Verbrennungsmotorische Blockheizkraftwerke können mit vielfältigen fossilen und erneuerbaren Brennstoffen betrieben werden. In der Studie wurden Erdgas, Holz-Hackschnitzel, Raps- oder Palmöl und Faulgase betrachtet. Die Auswahl erfolgte nach den Kriterien Verfügbarkeit der Brennstoffe und der Komponenten sowie der aktuellen Häufigkeit des Einsatzes.
Als Kälteanlage wurde eine Lithiumbromid/Wasser-Absorptionskälteanlage (AKA) vorgesehen, die im hier vorgestellten Verbundsystem in der einstufigen Variante enthalten ist. Aufbau und Arbeitsweise von BHKW, AKA sowie KWKK-Systemen sind in Lehrbüchern [2], Fachaufsätzen [3], Firmenschriften [4] oder im Internet [5] für Planer, Anlagenbauer oder Betreiber dokumentiert.
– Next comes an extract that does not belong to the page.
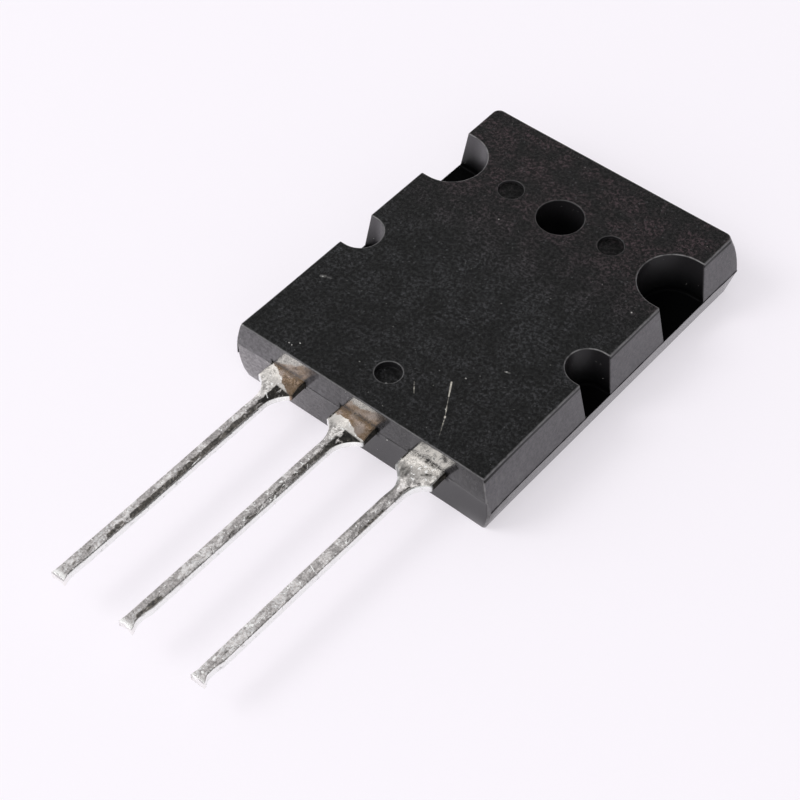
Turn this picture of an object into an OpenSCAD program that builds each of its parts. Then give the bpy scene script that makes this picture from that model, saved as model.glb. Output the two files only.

Über einen Bereich des Brennstoffenthalpiestroms von 100 bis 2000 kW wurden die Wirkungsgrade von Blockheizkraftwerken verschiedener Hersteller für die ausgewählten Brennstoffe recherchiert. Bild 2 zeigt beispielhaft für erdgasbefeuerte Blockheizkraftwerke die Verläufe von elektrischem und thermischem Wirkungsgrad. In der Studie [1] wurden die Wirkungsgradverläufe für alle anderen betrachteten Brennstoffe entsprechend ermittelt.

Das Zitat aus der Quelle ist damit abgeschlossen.